◆ **PROBLEM TO WORK ON**:
Give again only the lines beginning with the one that contains "Recreate this object" and ending with the one that contains "LEAF_STRAP_TURN = 0.0035"; include both of those lines.

◆ **INPUT DATA**:
▼▼▼

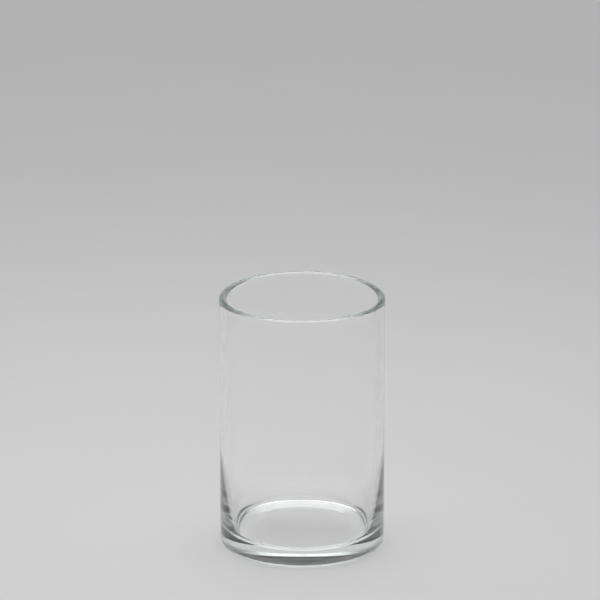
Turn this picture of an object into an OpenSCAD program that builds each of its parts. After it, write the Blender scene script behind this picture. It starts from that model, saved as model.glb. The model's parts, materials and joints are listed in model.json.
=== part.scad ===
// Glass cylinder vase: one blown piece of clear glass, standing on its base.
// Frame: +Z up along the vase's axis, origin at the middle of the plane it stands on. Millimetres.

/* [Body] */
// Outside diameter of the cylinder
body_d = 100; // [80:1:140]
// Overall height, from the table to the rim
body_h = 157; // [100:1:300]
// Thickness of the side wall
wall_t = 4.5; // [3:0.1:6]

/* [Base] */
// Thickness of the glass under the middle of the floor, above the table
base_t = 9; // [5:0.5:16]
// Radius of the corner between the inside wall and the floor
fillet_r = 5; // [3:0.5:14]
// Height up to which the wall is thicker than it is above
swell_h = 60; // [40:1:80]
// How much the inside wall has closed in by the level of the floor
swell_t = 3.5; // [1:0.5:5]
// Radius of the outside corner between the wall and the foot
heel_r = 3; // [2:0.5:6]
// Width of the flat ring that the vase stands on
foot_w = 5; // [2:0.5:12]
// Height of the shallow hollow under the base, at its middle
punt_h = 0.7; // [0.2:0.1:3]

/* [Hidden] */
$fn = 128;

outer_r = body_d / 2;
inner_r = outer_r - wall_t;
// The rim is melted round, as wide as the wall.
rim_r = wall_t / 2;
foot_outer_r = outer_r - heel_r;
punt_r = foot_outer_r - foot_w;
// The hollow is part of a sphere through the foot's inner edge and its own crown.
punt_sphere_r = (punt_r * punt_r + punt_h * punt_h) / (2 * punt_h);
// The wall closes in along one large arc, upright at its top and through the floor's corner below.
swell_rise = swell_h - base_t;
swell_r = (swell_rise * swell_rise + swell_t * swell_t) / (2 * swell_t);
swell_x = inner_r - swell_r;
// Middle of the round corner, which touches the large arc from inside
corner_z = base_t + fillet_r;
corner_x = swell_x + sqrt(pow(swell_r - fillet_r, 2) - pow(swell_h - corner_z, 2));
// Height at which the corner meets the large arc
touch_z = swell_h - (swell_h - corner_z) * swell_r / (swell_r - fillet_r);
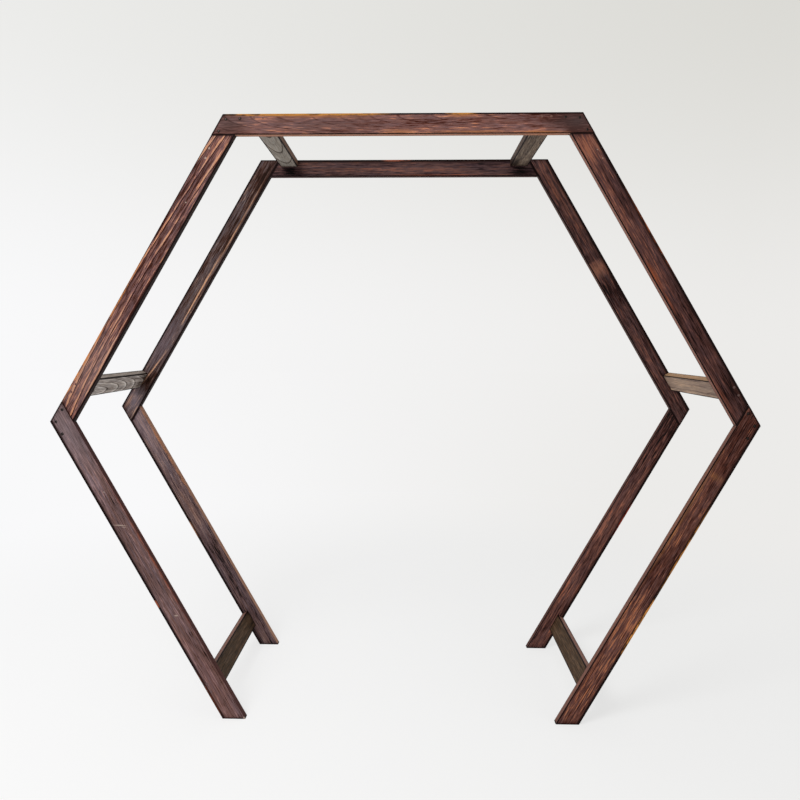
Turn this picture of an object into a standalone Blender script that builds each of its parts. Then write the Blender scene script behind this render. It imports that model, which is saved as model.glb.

▲▲▲
▼▼▼

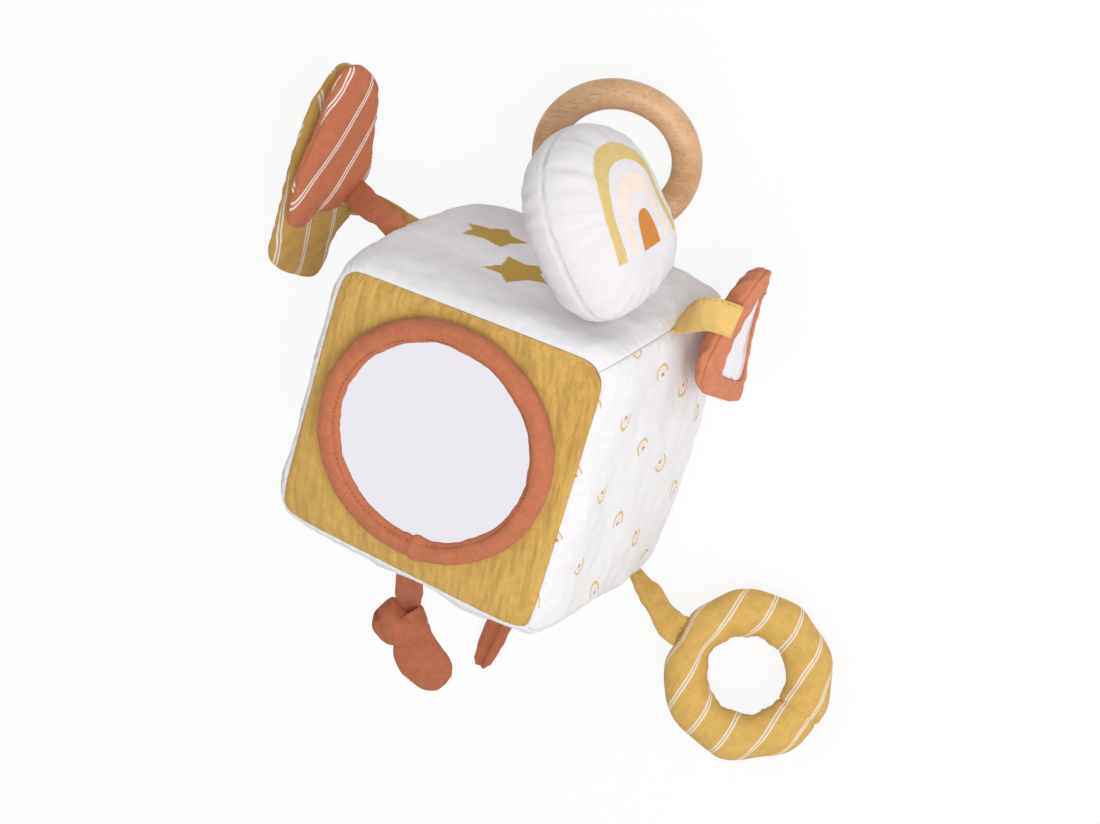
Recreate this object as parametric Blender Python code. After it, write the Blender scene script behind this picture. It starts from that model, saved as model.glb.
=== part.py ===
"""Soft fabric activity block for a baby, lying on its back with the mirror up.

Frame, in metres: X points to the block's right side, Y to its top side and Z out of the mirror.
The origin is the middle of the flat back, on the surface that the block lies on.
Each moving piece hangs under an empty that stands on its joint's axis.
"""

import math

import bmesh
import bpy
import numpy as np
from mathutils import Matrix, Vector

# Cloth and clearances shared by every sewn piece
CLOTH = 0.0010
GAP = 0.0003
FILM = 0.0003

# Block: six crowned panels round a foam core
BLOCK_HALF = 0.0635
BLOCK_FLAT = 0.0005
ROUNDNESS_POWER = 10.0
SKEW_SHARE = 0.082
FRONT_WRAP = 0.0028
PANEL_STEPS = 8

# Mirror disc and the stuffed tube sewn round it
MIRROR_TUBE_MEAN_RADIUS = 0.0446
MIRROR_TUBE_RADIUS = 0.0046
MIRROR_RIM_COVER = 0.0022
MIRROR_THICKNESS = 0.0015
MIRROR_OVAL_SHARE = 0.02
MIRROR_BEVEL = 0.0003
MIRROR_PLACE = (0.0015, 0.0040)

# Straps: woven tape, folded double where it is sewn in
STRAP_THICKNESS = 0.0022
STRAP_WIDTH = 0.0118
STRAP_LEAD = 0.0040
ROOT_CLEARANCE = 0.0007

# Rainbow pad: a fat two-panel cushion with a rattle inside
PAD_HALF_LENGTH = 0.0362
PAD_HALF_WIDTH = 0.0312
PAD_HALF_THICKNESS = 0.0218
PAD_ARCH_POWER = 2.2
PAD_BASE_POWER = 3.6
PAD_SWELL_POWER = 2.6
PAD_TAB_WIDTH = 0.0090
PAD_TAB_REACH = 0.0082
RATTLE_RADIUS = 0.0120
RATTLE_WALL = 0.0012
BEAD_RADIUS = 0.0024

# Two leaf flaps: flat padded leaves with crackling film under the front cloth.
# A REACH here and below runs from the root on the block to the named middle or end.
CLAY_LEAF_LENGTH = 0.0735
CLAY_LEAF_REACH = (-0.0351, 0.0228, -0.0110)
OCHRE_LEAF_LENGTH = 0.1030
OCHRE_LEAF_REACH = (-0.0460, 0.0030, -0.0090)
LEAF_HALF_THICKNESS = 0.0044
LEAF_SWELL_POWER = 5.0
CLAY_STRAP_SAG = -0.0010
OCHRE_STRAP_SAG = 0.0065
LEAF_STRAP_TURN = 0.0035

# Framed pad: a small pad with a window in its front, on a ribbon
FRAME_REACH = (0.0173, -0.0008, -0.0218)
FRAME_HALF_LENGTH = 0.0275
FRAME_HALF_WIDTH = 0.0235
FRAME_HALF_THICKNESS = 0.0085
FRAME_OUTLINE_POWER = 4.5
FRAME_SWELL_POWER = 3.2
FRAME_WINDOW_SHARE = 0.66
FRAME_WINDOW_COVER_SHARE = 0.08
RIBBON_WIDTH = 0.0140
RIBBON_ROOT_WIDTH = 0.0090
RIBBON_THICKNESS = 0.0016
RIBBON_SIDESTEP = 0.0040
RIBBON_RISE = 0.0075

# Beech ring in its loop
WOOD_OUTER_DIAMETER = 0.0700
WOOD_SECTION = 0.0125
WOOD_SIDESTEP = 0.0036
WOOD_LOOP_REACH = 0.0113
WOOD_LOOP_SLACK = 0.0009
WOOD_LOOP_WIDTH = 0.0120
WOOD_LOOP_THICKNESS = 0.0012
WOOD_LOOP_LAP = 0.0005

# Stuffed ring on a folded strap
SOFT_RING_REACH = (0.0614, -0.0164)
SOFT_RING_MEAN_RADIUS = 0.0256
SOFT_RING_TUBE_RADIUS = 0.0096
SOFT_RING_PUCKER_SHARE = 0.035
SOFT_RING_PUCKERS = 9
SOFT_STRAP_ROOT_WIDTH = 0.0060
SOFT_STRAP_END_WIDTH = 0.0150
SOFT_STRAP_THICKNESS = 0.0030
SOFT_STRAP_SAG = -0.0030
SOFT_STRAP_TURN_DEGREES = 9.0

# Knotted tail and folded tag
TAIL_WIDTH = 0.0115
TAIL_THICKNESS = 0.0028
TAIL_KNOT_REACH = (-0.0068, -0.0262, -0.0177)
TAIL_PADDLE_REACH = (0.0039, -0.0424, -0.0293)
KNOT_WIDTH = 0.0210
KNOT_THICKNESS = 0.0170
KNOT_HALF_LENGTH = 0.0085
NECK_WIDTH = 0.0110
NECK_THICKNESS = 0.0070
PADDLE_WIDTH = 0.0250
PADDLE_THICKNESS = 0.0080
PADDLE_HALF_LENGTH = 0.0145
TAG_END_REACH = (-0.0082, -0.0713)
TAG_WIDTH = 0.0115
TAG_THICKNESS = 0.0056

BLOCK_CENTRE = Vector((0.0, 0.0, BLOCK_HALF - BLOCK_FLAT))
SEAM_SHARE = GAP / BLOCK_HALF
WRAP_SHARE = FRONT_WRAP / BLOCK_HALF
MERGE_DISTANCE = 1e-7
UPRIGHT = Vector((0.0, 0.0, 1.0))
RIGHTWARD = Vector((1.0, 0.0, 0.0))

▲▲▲

◆ **EXERCISE ANSWER**:
Recreate this object as parametric Blender Python code. After it, write the Blender scene script behind this picture. It starts from that model, saved as model.glb.
=== part.py ===
"""Soft fabric activity block for a baby, lying on its back with the mirror up.

Frame, in metres: X points to the block's right side, Y to its top side and Z out of the mirror.
The origin is the middle of the flat back, on the surface that the block lies on.
Each moving piece hangs under an empty that stands on its joint's axis.
"""

import math

import bmesh
import bpy
import numpy as np
from mathutils import Matrix, Vector

# Cloth and clearances shared by every sewn piece
CLOTH = 0.0010
GAP = 0.0003
FILM = 0.0003

# Block: six crowned panels round a foam core
BLOCK_HALF = 0.0635
BLOCK_FLAT = 0.0005
ROUNDNESS_POWER = 10.0
SKEW_SHARE = 0.082
FRONT_WRAP = 0.0028
PANEL_STEPS = 8

# Mirror disc and the stuffed tube sewn round it
MIRROR_TUBE_MEAN_RADIUS = 0.0446
MIRROR_TUBE_RADIUS = 0.0046
MIRROR_RIM_COVER = 0.0022
MIRROR_THICKNESS = 0.0015
MIRROR_OVAL_SHARE = 0.02
MIRROR_BEVEL = 0.0003
MIRROR_PLACE = (0.0015, 0.0040)

# Straps: woven tape, folded double where it is sewn in
STRAP_THICKNESS = 0.0022
STRAP_WIDTH = 0.0118
STRAP_LEAD = 0.0040
ROOT_CLEARANCE = 0.0007

# Rainbow pad: a fat two-panel cushion with a rattle inside
PAD_HALF_LENGTH = 0.0362
PAD_HALF_WIDTH = 0.0312
PAD_HALF_THICKNESS = 0.0218
PAD_ARCH_POWER = 2.2
PAD_BASE_POWER = 3.6
PAD_SWELL_POWER = 2.6
PAD_TAB_WIDTH = 0.0090
PAD_TAB_REACH = 0.0082
RATTLE_RADIUS = 0.0120
RATTLE_WALL = 0.0012
BEAD_RADIUS = 0.0024

# Two leaf flaps: flat padded leaves with crackling film under the front cloth.
# A REACH here and below runs from the root on the block to the named middle or end.
CLAY_LEAF_LENGTH = 0.0735
CLAY_LEAF_REACH = (-0.0351, 0.0228, -0.0110)
OCHRE_LEAF_LENGTH = 0.1030
OCHRE_LEAF_REACH = (-0.0460, 0.0030, -0.0090)
LEAF_HALF_THICKNESS = 0.0044
LEAF_SWELL_POWER = 5.0
CLAY_STRAP_SAG = -0.0010
OCHRE_STRAP_SAG = 0.0065
LEAF_STRAP_TURN = 0.0035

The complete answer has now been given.